Voyage en Misarchie

, par JN

VOYAGE EN MISARCHIE
« Essai pour tout reconstruire. ». Emmanuel Dockès, professeur de droit à Nanterre, nous fait voyager en "Arcanie" où les idées étonnent, foisonnent, pétillent, le tout de façon déjanté, mais terriblement stimulant.

VOYAGE EN MISARCHIE

Le titre du livre surprend, mais le sous-titre : « Essai pour tout reconstruire. » en exprime l’ambition.Ouvrir des pistes pour reconstruire la société sur une base radicalement différente : la Misarchie. Le mot n’est pas dans le Larousse et signifie l’aversion à tout pouvoir quel qu’il soit. C’est cette perspective qui anime Emmanuel Dockès, professeur de droit à Nanterre quand il écrit ce livre étonnant, foisonnant, pétillant, hilarant, déjanté, mais terriblement stimulant.
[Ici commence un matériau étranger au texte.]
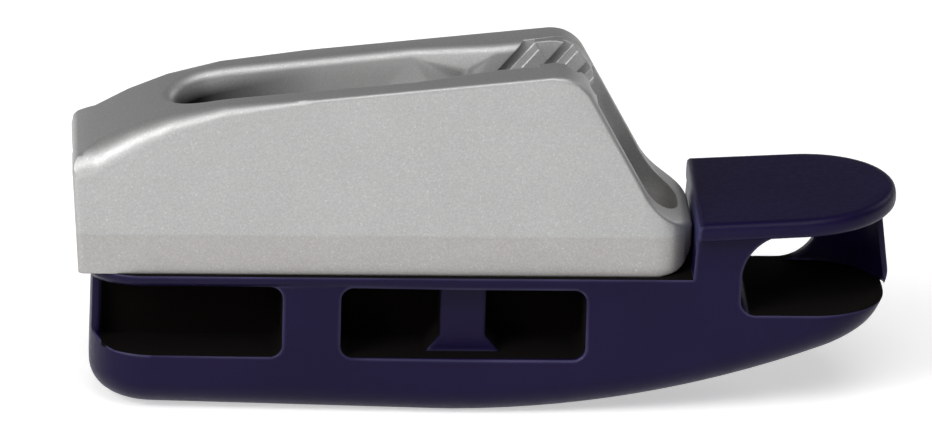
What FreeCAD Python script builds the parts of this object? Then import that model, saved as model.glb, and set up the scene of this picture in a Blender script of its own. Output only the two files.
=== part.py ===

C’est un roman dans lequel un éminent professeur de droit raconte ses mésaventures en Arcanie où il s’est retrouvé suite au crash de son avion. L’Arcanie est un pays dont personne n’a jamais entendu parler et qui ne figure sur aucune carte bien qu’il soit grand comme deux fois la France et peuplé de 80 millions d’habitants. Et ce qu’il y découvre le stupéfie et le fascine. Passons sur la gastronomie qui n’a pas l’air très fameuse ou sur les moeurs sexuelles disons...décomplexées (on vous passe les détails...), là n’est pas l’essentiel. Il y voit des gens qui jouissent d’une très grande liberté personnelle, qui s’habillent comme ils veulent, s’associent librement, même dans des sectes un peu bizzares qui sont tolérées. C’est dans l’une d’elles qu’il rencontre la belle Clisthène qui l’accompagne tout au long du livre. Il y fait encore beaucoup d’autres rencontres comme cet avocat ancien marin pêcheur, cet universitaire qui a donné dans la musique métal. Lui même est recruté par une université intéressée par ses compétences en droit de chez nous, qu’ils appellent l’Outre-Occident. Mais il se fait en même temps embaucher dans un élevage de sauterelles, une spécialité gastronomique locale. Une vraie mobilité professionnelle, mais pas celle dont rêve le Medef.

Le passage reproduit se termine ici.